=== TASK REQUIREMENTS ===
Copy the data word for word, keeping every line.
--*--
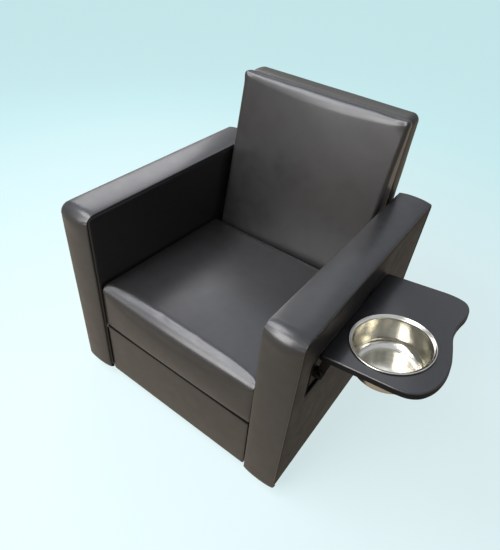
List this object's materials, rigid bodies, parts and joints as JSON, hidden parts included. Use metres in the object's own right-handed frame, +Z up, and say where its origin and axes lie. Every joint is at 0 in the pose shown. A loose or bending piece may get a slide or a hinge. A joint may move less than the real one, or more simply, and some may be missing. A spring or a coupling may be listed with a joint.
{
  "type": "pedicure chair",
  "caption": "Boxy black upholstered pedicure armchair with a reclining back, a leg rest that rises with it, and a fold-down side tray holding a lift-out steel bowl.",
  "frame": {"origin": "middle of the outline of chair and open tray, on the floor", "axes": "+Z up, -Y towards the front, +X towards the tray side"},
  "size_m": [1.0151, 0.75, 0.872],
  "materials": {
    "leather": "smooth black upholstery leatherette, semi-gloss with a fine grain",
    "leather_rear": "black upholstery leatherette on the outside rear panels",
    "timber": "sawn softwood and plywood",
    "frame_steel": "black powder coat",
    "zinc": "bright zinc plate",
    "polished_steel": "polished stainless sheet",
    "tray_board": "satin black painted board",
    "recess_black": "matt black",
    "foot_plastic": "pale moulded plastic",
    "bush_plastic": "natural nylon",
    "dust_cloth": "black non-woven dust cloth"
  },
  "bodies": {
    "root": {"left_arm_frame": "timber", "left_arm_inner_panel": "leather", "left_arm_outer_panel": "leather", "left_arm_band": "leather", "right_arm_frame": "timber", "right_arm_inner_panel": "leather", "right_arm_outer_panel": "leather", "right_arm_band": "leather", "feet": "foot_plastic", "foot_screws": "zinc", "front_stretcher": "timber", "rear_stretcher": "timber", "rear_upper_rail": "timber", "rear_panel": "leather_rear", "dust_cover": "dust_cloth", "seat_front_tube": "frame_steel", "seat_rear_tube": "frame_steel", "seat_left_tube": "frame_steel", "seat_right_tube": "frame_steel", "seat_brackets": "frame_steel", "seat_board": "timber", "seat_cushion": "leather", "recess_liner": "recess_black", "recess_backing": "timber", "front_tray_cleat": "recess_black", "rear_tray_cleat": "recess_black", "front_wall_plate": "frame_steel", "rear_wall_plate": "frame_steel", "wall_plate_screws": "zinc", "tray_pivot_bolts": "zinc", "tray_pivot_nuts": "zinc", "friction_washers": "bush_plastic", "recline_hinge_plates": "frame_steel", "recline_pivot_bolts": "zinc", "legrest_bushes": "bush_plastic"},
    "backrest": {"back_frame": "timber", "back_board": "timber", "back_cushion": "leather", "back_boxing": "leather", "back_rear_panel": "leather_rear", "left_back_lever": "frame_steel", "right_back_lever": "frame_steel", "back_lever_screws": "zinc", "rear_link_pins": "zinc"},
    "recline_links": {"left_recline_link": "frame_steel", "right_recline_link": "frame_steel"},
    "legrest": {"legrest_board": "timber", "legrest_pad": "leather", "left_legrest_lever": "frame_steel", "right_legrest_lever": "frame_steel", "legrest_pivot_pins": "zinc", "front_link_pins": "zinc"},
    "tray": {"front_tray_arm": "frame_steel", "rear_tray_arm": "frame_steel", "tray_arm_screws": "zinc", "tray_board": "tray_board"},
    "bowl": {"bowl": "polished_steel"}
  },
  "joints": [
    {"name": "backrest_recline", "type": "hinge", "parent": "root", "child": "backrest", "pos_m": [-0.12719, 0.2, 0.25], "axis": [-1, 0, 0], "range_deg": [0, 25]},
    {"name": "link_swing", "type": "hinge", "parent": "backrest", "child": "recline_links", "pos_m": [-0.12719, 0.2115, 0.18476], "axis": [-1, 0, 0], "range_deg": [-25.1, 0.6]},
    {"name": "legrest_lift", "type": "hinge", "parent": "root", "child": "legrest", "pos_m": [-0.12719, -0.349, 0.222], "axis": [-1, 0, 0], "range_deg": [0, 70]},
    {"name": "tray_fold", "type": "hinge", "parent": "root", "child": "tray", "pos_m": [0.26231, -0.0945, 0.451], "axis": [0, 1, 0], "range_deg": [0, 98.5]},
    {"name": "bowl_lift", "type": "slide", "parent": "tray", "child": "bowl", "axis": [-0.1478, 0, 0.989], "range_m": [0, 0.09]}
  ],
  "couplings": [
    {"joint": "legrest_lift", "follows": "backrest_recline", "ratio": 2.8},
    {"joint": "link_swing", "follows": "backrest_recline", "ratio": -0.98}
  ]
}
--*--
=== OUTPUT OF THE TASK ===
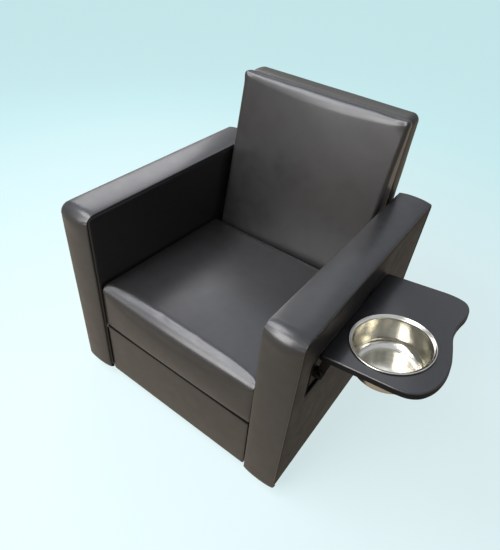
List this object's materials, rigid bodies, parts and joints as JSON, hidden parts included. Use metres in the object's own right-handed frame, +Z up, and say where its origin and axes lie. Every joint is at 0 in the pose shown. A loose or bending piece may get a slide or a hinge. A joint may move less than the real one, or more simply, and some may be missing. A spring or a coupling may be listed with a joint.
{
  "type": "pedicure chair",
  "caption": "Boxy black upholstered pedicure armchair with a reclining back, a leg rest that rises with it, and a fold-down side tray holding a lift-out steel bowl.",
  "frame": {"origin": "middle of the outline of chair and open tray, on the floor", "axes": "+Z up, -Y towards the front, +X towards the tray side"},
  "size_m": [1.0151, 0.75, 0.872],
  "materials": {
    "leather": "smooth black upholstery leatherette, semi-gloss with a fine grain",
    "leather_rear": "black upholstery leatherette on the outside rear panels",
    "timber": "sawn softwood and plywood",
    "frame_steel": "black powder coat",
    "zinc": "bright zinc plate",
    "polished_steel": "polished stainless sheet",
    "tray_board": "satin black painted board",
    "recess_black": "matt black",
    "foot_plastic": "pale moulded plastic",
    "bush_plastic": "natural nylon",
    "dust_cloth": "black non-woven dust cloth"
  },
  "bodies": {
    "root": {"left_arm_frame": "timber", "left_arm_inner_panel": "leather", "left_arm_outer_panel": "leather", "left_arm_band": "leather", "right_arm_frame": "timber", "right_arm_inner_panel": "leather", "right_arm_outer_panel": "leather", "right_arm_band": "leather", "feet": "foot_plastic", "foot_screws": "zinc", "front_stretcher": "timber", "rear_stretcher": "timber", "rear_upper_rail": "timber", "rear_panel": "leather_rear", "dust_cover": "dust_cloth", "seat_front_tube": "frame_steel", "seat_rear_tube": "frame_steel", "seat_left_tube": "frame_steel", "seat_right_tube": "frame_steel", "seat_brackets": "frame_steel", "seat_board": "timber", "seat_cushion": "leather", "recess_liner": "recess_black", "recess_backing": "timber", "front_tray_cleat": "recess_black", "rear_tray_cleat": "recess_black", "front_wall_plate": "frame_steel", "rear_wall_plate": "frame_steel", "wall_plate_screws": "zinc", "tray_pivot_bolts": "zinc", "tray_pivot_nuts": "zinc", "friction_washers": "bush_plastic", "recline_hinge_plates": "frame_steel", "recline_pivot_bolts": "zinc", "legrest_bushes": "bush_plastic"},
    "backrest": {"back_frame": "timber", "back_board": "timber", "back_cushion": "leather", "back_boxing": "leather", "back_rear_panel": "leather_rear", "left_back_lever": "frame_steel", "right_back_lever": "frame_steel", "back_lever_screws": "zinc", "rear_link_pins": "zinc"},
    "recline_links": {"left_recline_link": "frame_steel", "right_recline_link": "frame_steel"},
    "legrest": {"legrest_board": "timber", "legrest_pad": "leather", "left_legrest_lever": "frame_steel", "right_legrest_lever": "frame_steel", "legrest_pivot_pins": "zinc", "front_link_pins": "zinc"},
    "tray": {"front_tray_arm": "frame_steel", "rear_tray_arm": "frame_steel", "tray_arm_screws": "zinc", "tray_board": "tray_board"},
    "bowl": {"bowl": "polished_steel"}
  },
  "joints": [
    {"name": "backrest_recline", "type": "hinge", "parent": "root", "child": "backrest", "pos_m": [-0.12719, 0.2, 0.25], "axis": [-1, 0, 0], "range_deg": [0, 25]},
    {"name": "link_swing", "type": "hinge", "parent": "backrest", "child": "recline_links", "pos_m": [-0.12719, 0.2115, 0.18476], "axis": [-1, 0, 0], "range_deg": [-25.1, 0.6]},
    {"name": "legrest_lift", "type": "hinge", "parent": "root", "child": "legrest", "pos_m": [-0.12719, -0.349, 0.222], "axis": [-1, 0, 0], "range_deg": [0, 70]},
    {"name": "tray_fold", "type": "hinge", "parent": "root", "child": "tray", "pos_m": [0.26231, -0.0945, 0.451], "axis": [0, 1, 0], "range_deg": [0, 98.5]},
    {"name": "bowl_lift", "type": "slide", "parent": "tray", "child": "bowl", "axis": [-0.1478, 0, 0.989], "range_m": [0, 0.09]}
  ],
  "couplings": [
    {"joint": "legrest_lift", "follows": "backrest_recline", "ratio": 2.8},
    {"joint": "link_swing", "follows": "backrest_recline", "ratio": -0.98}
  ]
}